1. Transpose the matrix
2. Reverse each row

Psedocode:

Transpose
    for i in [0, n)
        for j in [0, n)
            if ( i < j )
                swap( M[i][j], M[j][i] )

Reverse a row (rowidx)
    start = 0
    end = cols - 1
    while ( start < end ) {
        swap( M[rowidx][start], M[rowidx][end] )
        ++start
        --end
    }

Rotate
    Transpose
    for i in [0, rows)
        Reverse( i )

private static int[][] rotateMatrixBy90Degree(int[][] matrix, int n) {
		for (int layer = 0; layer < n / 2; layer++) {
			int first = layer;
			int last = n - 1 - layer;
			for (int i = first; i < last; i++) {
				int offset = i - first;
				int top = matrix[first][i];
				matrix[first][i] = matrix[last - offset][first];
				matrix[last - offset][first] = matrix[last][last - offset];
				matrix[last - offset][last] = matrix[i][last];
				matrix[i][last] = top;
			}
		}
		System.out.println("Matrix After Rotating 90 degree:-");
		printMatrix(matrix, n);
		return matrix;

	}

#include<stdio.h>

int main()
{
	int a[10][10], b[10][10];
	int i, j, k, l, row, col;
	printf("\nEnter the number of rows and columns\n");
	scanf("%d%d", &row, &col);
	printf("\nEnter the values\n");
	for(i = 0; i <= row - 1; i++)
		for(j = 0; j <= col - 1; j++)
			scanf("%d", &a[i][j]);
	for(i = 0; i <= row - 1; i++)
	{
		for(j = 0; j <= col - 1; j++)
			printf("%d\t", a[i][j]);
		printf("\n");
	}
	
	for(i = 0, k = row - 1; i <= row - 1; i++, k--)
		for(j = 0, l = 0; j <= col - 1; j++, l++)
			b[l][k] = a[i][j];
	
	printf("\n\n");
	
	for(i = 0; i <= col - 1; i++)
	{
		for(j = 0; j <= row - 1; j++)
			printf("%d\t", b[i][j]);
		printf("\n");
	}
	return 0;

}

I am impressed by Ama's logic... Well done Ama!! :)

Hi Ama.. you approach is correct but just want to improve the way you have transpose the n *n matrix.

for($i=0;$i<$nrow;$i++){
    for($j=$i;$j<$nrow;$j++){
        $temp=$twoDArray[$i][$j];
        $twoDArray[$i][$j]=$twoDArray[$j][$i];
        $twoDArray[$j][$i]=$temp;
        echo "vishwa\n";
    }
}

Works for square matrix.

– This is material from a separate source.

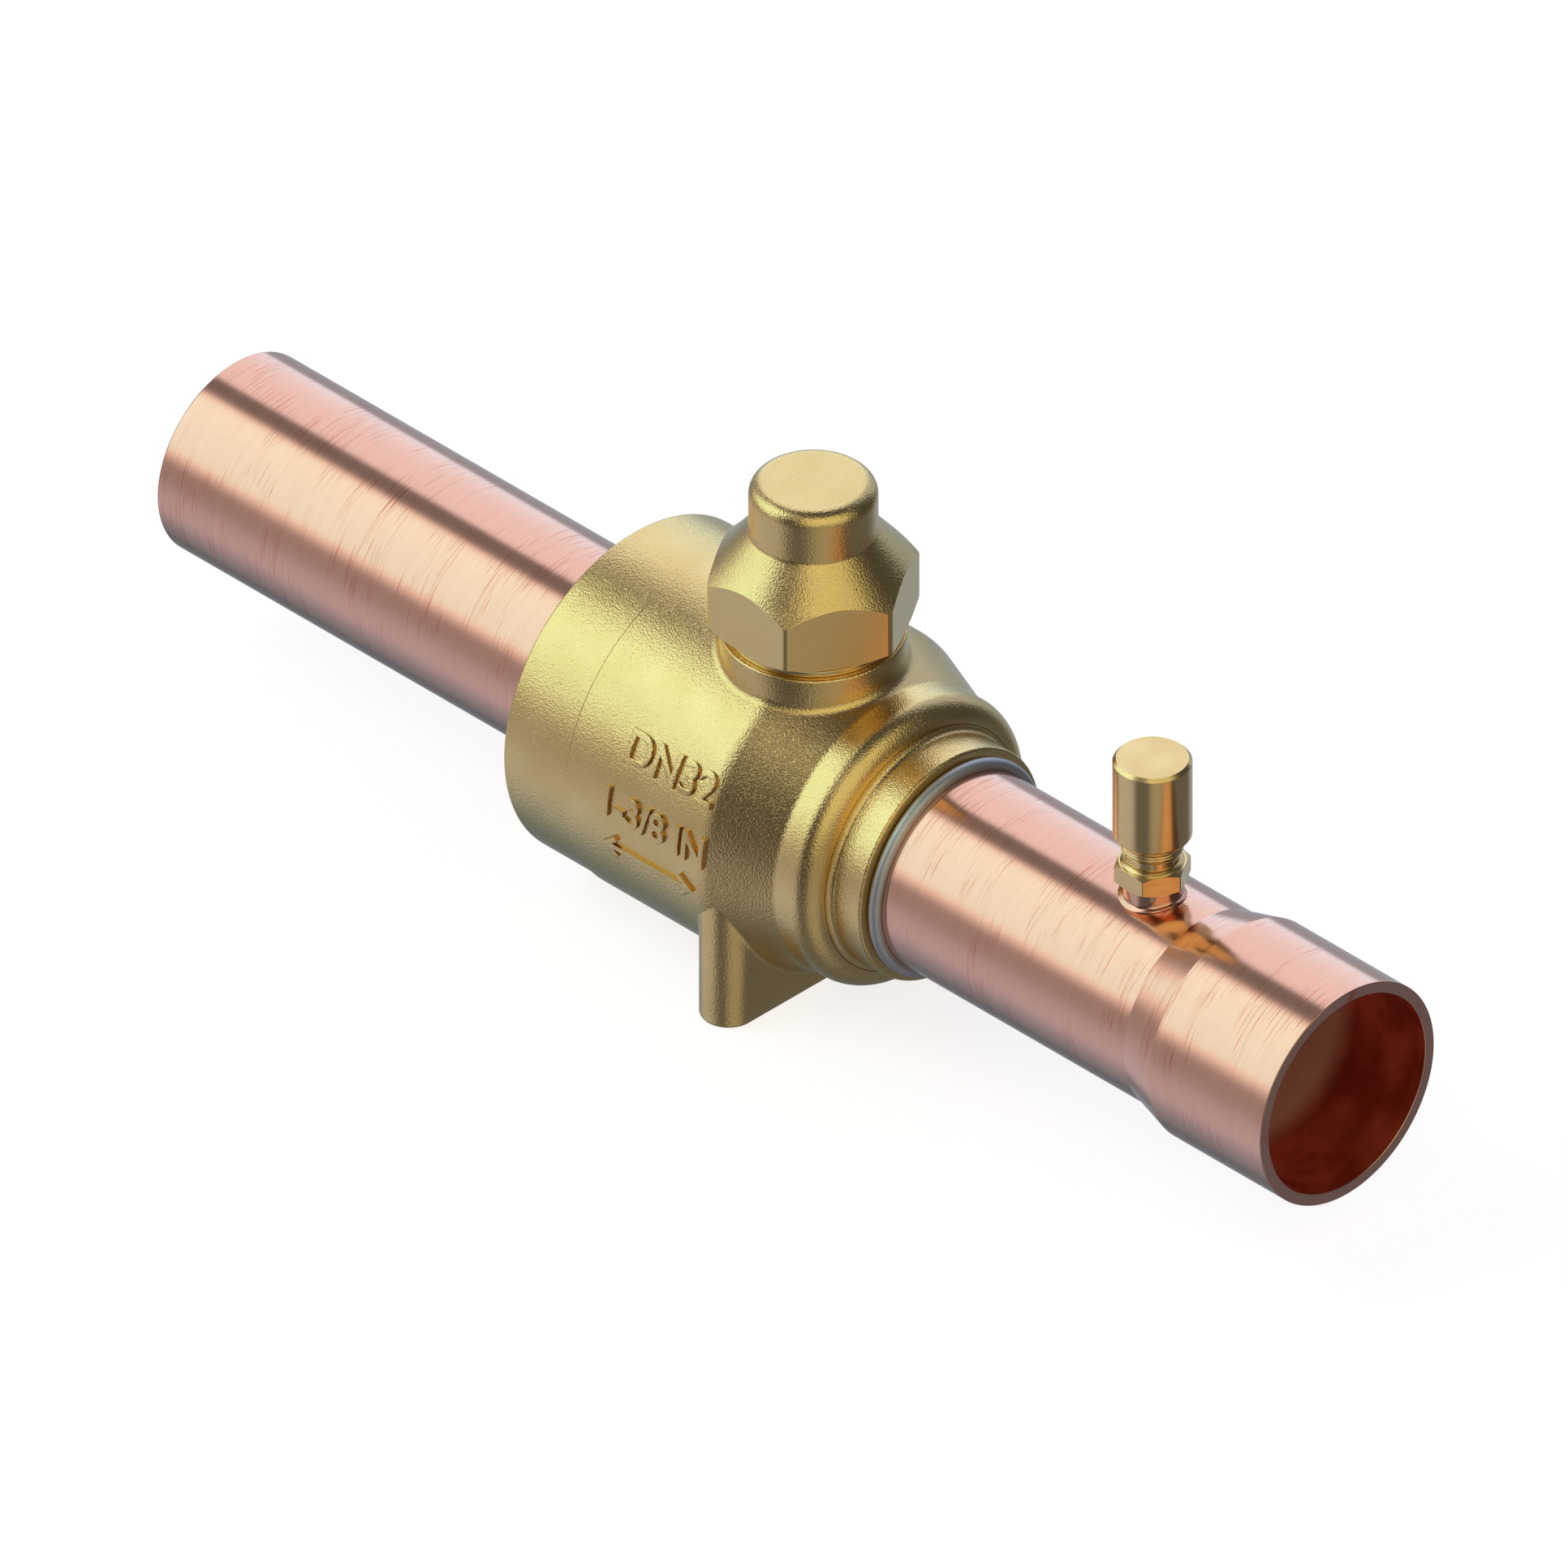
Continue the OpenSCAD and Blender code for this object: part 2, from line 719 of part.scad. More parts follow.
// Outline of the cap: 30 degree chamfer under the hexagon, 45 degree cone, steeper shoulder and knob
cap_outline = concat(
    [[0, cap_bottom], [lower_chamfer_r, cap_bottom],
        [lower_chamfer_r + 4, cap_bottom + 4 * tan(lower_chamfer)],
        [cap_corner_r + 2, cone_sum - cap_corner_r - 2], [steep_r, cone_sum - steep_r]],
    arc_points([knob_r + knob_hollow_r, knob_foot + knob_hollow_r * tan(45 - shoulder_steep / 2)],
        knob_hollow_r, 270 - shoulder_steep, 180),
    arc_points([knob_r - knob_round_r, knob_z - knob_round_r], knob_round_r, 0, 90),
    [[0, knob_z]]);

module seal_cap() {
    color("goldenrod") from_stem()
        difference() {
            union() {
                intersection() {
                    post_turn(cap_outline);
                    translate([0, 0, axis_height + cap_bottom])
                        cylinder(r = cap_corner_r, h = knob_top, $fn = 6);
                }
                post(lip_d / 2, lip_bottom, cap_bottom + past);
            }
            post_turn([
                [0, lip_bottom - past],
                [cap_bore_r, lip_bottom - past],
                [cap_bore_r, bore_cone_sum - cap_bore_r],
                [knob_bore_r, bore_cone_sum - knob_bore_r],
                [knob_bore_r, knob_z - cap_top_wall],
                [0, knob_z - cap_top_wall]]);
        }
}

module cap_gasket() {
    color("orange") from_stem()
        post_turn([[gasket_in_r, boss_top], [lip_d / 2, boss_top], [lip_d / 2, lip_bottom],
            [gasket_in_r, lip_bottom]]);
}

module access_stub() {
    color("peru") from_stem()
        difference() {
            union() {
                post(stub_r, 0, stub_top, port_place);
                intersection() {
                    post(stub_lip_d / 2, 0, stub_top, port_place);
                    pipe_turn(ring_points(0, tube_r + stub_seat_gap + stub_lip_h,
                        port_place - stub_d, port_place + stub_d));
                }
            }
            pipe_turn(ring_points(0, tube_r + stub_seat_gap, port_place - stub_d, port_place + stub_d));
            post(stub_in_r, 0, stub_top + past, port_place);
        }
}

module access_fitting() {
    hex_chamfer = tan(30);
    hex_flat_r = fitting_af / 2 - 0.05;
    spigot_bottom = tube_r + 0.3;
    color("goldenrod") from_stem()
        difference() {
            union() {
                intersection() {
                    post_turn([
                        [0, stub_top],
                        [hex_flat_r, stub_top],
                        [hex_flat_r + 2, stub_top + 2 * hex_chamfer],
                        [hex_flat_r + 2, fitting_hex_top - 2 * hex_chamfer],
                        [hex_flat_r, fitting_hex_top],
                        [0, fitting_hex_top]], port_place);
                    translate([port_place, 0, axis_height + stub_top])
                        cylinder(r = fitting_corner_r, h = fitting_hex_h, $fn = 6);
                }
                post(stub_in_r - braze_gap, spigot_bottom, stub_top + past, port_place);
                post_turn([
                    [0, fitting_hex_top - past],
                    [fitting_ring_r, fitting_hex_top - past],
                    [fitting_ring_r, fitting_hex_top],
                    [fitting_neck_d / 2, fitting_hex_top + fitting_ring_h],
                    [fitting_neck_d / 2, neck_end],
                    [fitting_core_r, neck_end],
                    [fitting_core_r, thread_end],
                    [fitting_core_r - nose_h, fitting_top],
                    [0, fitting_top]], port_place);
            }
            post(passage_d / 2, 0, core_floor + past, port_place);
            post(chamber_r, core_bottom - disc_room, core_bottom, port_place);
            post(fitting_bore_r, core_bottom - disc_gap, fitting_top + past, port_place);
        }
}

module core_body() {
    color("khaki") from_stem()
        difference() {
            post(core_r, core_bottom, core_top, port_place);
            post(core_hole_r, core_bottom - past, core_top + past, port_place);
            post(spring_room_r, spring_floor, core_top + past, port_place);
            post_turn([[core_r - seal_depth, seal_z], [core_r + past, seal_z],
                [core_r + past, seal_z + seal_h], [core_r - seal_depth, seal_z + seal_h]], port_place);
        }
}

module core_seal() {
    seal_in = core_r - seal_depth + 0.02;
    color("white") from_stem()
        post_turn([[seal_in, seal_z + 0.03], [core_r - 0.1, seal_z + 0.03],
            [core_r + 0.02, seal_z + seal_h - 0.03], [seal_in, seal_z + seal_h - 0.03]], port_place);
}

module core_pin() {
    color("khaki") from_stem() {
        post(core_pin_r, core_bottom - disc_gap - disc_h, pin_tip, port_place);
        post(flange_r, flange_bottom, flange_bottom + flange_h, port_place);
    }
}

// Sealing disc on the lower end of the pin
module core_disc() {
    color("dimgray") from_stem()
        post_turn([
            [core_pin_r + 0.02, core_bottom - disc_gap - disc_h],
            [disc_r, core_bottom - disc_gap - disc_h],
            [disc_r, core_bottom - disc_gap - disc_h / 2],
            [disc_r - 0.3, core_bottom - disc_gap],
            [core_pin_r + 0.02, core_bottom - disc_gap]], port_place);
}

// A round wire swept along a helix, closed by its two end faces
module core_spring() {
    sides = 6;
    per_turn = 14;
    rings = ceil(spring_turns * per_turn);
    low = spring_floor + spring_gap + wire_d / 2;
    high = flange_bottom - spring_gap - wire_d / 2;
    points = [for (i = [0 : rings]) for (k = [0 : sides - 1])
        let (turn = 360 * spring_turns * i / rings, a = 360 * k / sides,
            r = spring_mid_r + wire_d / 2 * cos(a))
        [r * cos(turn), r * sin(turn), low + (high - low) * i / rings + wire_d / 2 * sin(a)]];
    skin = [for (i = [0 : rings - 1]) for (k = [0 : sides - 1])
        let (n = (k + 1) % sides)
        [i * sides + k, (i + 1) * sides + k, (i + 1) * sides + n, i * sides + n]];
    ends = [[for (k = [0 : sides - 1]) k], [for (k = [sides - 1 : -1 : 0]) rings * sides + k]];
    color("silver") from_stem()
        translate([port_place, 0, axis_height])
            polyhedron(points = points, faces = concat(skin, ends));
}

module access_cap() {
    color("darkgoldenrod") from_stem()
        difference() {
            post_turn([
                [0, access_bottom],
                [access_mouth_d / 2, access_bottom],
                [access_r, access_bottom + access_cone_h],
                [access_r, access_top - access_cap_edge],
                [access_r - access_cap_edge, access_top],
                [0, access_top]], port_place);
            post(access_bore_r, access_bottom - past, cap_seal_top, port_place);
        }
}

module access_cap_seal() {
    color("black") from_stem()
        post(cap_seal_r, cap_seal_bottom, cap_seal_top, port_place);
}

valve_body();
end_connector();
inlet_tube();
outlet_tube();
inlet_braze_ring();
outlet_braze_ring();
ball();
inlet_seat();
outlet_seat();
closure_seal();
stem();
thrust_washer();
stem_o_ring_lower();
stem_o_ring_upper();
stop_pin();
seal_cap();
cap_gasket();
access_stub();
access_fitting();
core_body();
core_seal();
core_pin();
core_disc();
core_spring();
access_cap();
access_cap_seal();
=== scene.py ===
import math

import bmesh
import bpy
import numpy as np
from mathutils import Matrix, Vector


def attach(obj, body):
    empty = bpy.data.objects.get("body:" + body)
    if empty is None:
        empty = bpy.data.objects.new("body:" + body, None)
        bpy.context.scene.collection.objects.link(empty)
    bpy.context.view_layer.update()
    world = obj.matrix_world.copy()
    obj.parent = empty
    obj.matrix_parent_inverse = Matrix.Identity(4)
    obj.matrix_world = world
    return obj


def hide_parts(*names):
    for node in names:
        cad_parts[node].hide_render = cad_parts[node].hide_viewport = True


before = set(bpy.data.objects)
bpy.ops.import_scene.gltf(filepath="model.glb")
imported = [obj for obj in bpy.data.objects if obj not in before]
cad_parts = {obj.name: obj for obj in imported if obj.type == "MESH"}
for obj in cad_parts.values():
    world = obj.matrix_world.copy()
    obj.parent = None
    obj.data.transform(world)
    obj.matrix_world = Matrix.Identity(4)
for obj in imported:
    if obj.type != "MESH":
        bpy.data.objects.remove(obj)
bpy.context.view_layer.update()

mm = 0.001
axisHeight = 29.75   # mm from the foot's underside up to the pipe axis; heights below are from that axis
stemPlace = -4.75    # mm from the foot's middle to the stem axis; places along X below are from that axis


# Colour and node helpers

def linearColour(hexCode):
    # sRGB hex to linear: c/12.92 below 0.04045, else ((c+0.055)/1.055)^2.4
    channels = [int(hexCode[i:i + 2], 16) / 255 for i in (1, 3, 5)]
    return tuple(c / 12.92 if c <= 0.04045 else ((c + 0.055) / 1.055) ** 2.4 for c in channels) + (1.0,)


def fillInputs(tree, node, inputs):
    # each input takes a socket to link or a plain value
    for socket, value in inputs.items():
        if isinstance(value, bpy.types.NodeSocket):
            tree.links.new(value, node.inputs[socket])
        else:
            node.inputs[socket].default_value = value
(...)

Will need additional array to store the intermediate transpose.

Works for square matrix. Will need additional array to store the intermediate transpose.

awesome approach.. amma its woow.. :)

public int[][] rotateMatrix(int[][] x){
int[][] m = new int[x[0].length][x.length];
for(int i=0; i<x[0].length; i++){
for(int j=0; j<x.length; j++){
// System.out.format("%4d",m[i][j]=x[j][x[0].length-1-i]); //rotate by 90 degree anticlockwise.
System.out.format("%4d",m[i][j]=x[x.length-1-j][i]); //rotate by 90 degree clockwise.
}
System.out.println();
}
return m;
}

void cyclic_rotate(int *a, int *b, int *c, int *d)
{
    int temp;
    temp = *a;
    *a = *b;
    *b = *c;
    *c = *d;
    *d = temp;
}

void rotate(int a[][SIZE])
{
    int i, j;
    for(i=0; i<(SIZE/2); i++)
    {
        for(j=0; j<(SIZE+1)/2; j++)
        {
            cyclic_rotate(&a[i][j], &a[SIZE-1-j][i], &a[SIZE-1-i][SIZE-1-j], &a[j][SIZE-1-i]);
        }
    }
}

Suppose there are k rows.

After rotation through 90 , we'll have k colums.
For Clock wise 90 rotation ,
i th row will become (k-i)th column

For Anti-Clockwise , ith row will become ith column

The very easy algorithm for rotation of the matrix by 90 degrees we will be following the algorithm given below:

1. We will first find the transpose of the matrix.
2. We will then reverse the columns or swap them and we will finally get the rotated matrix.

Implementation:

void transpose(int mat[R][C], int R, int C){
	for(int i = 0; i < R; i++){
		for(int j = i; j < C; j++){
			swap(mat[i][j], mat[j][i];
		}
	}
}
void swapp(int mat[R][C], int R, int C){
	for(int i = 0; i < C; i++){
		for(int j = 0, k = R - 1; j < k; i++, k--){
			swap(mat[j][i], mt[k][i]);
		}
	}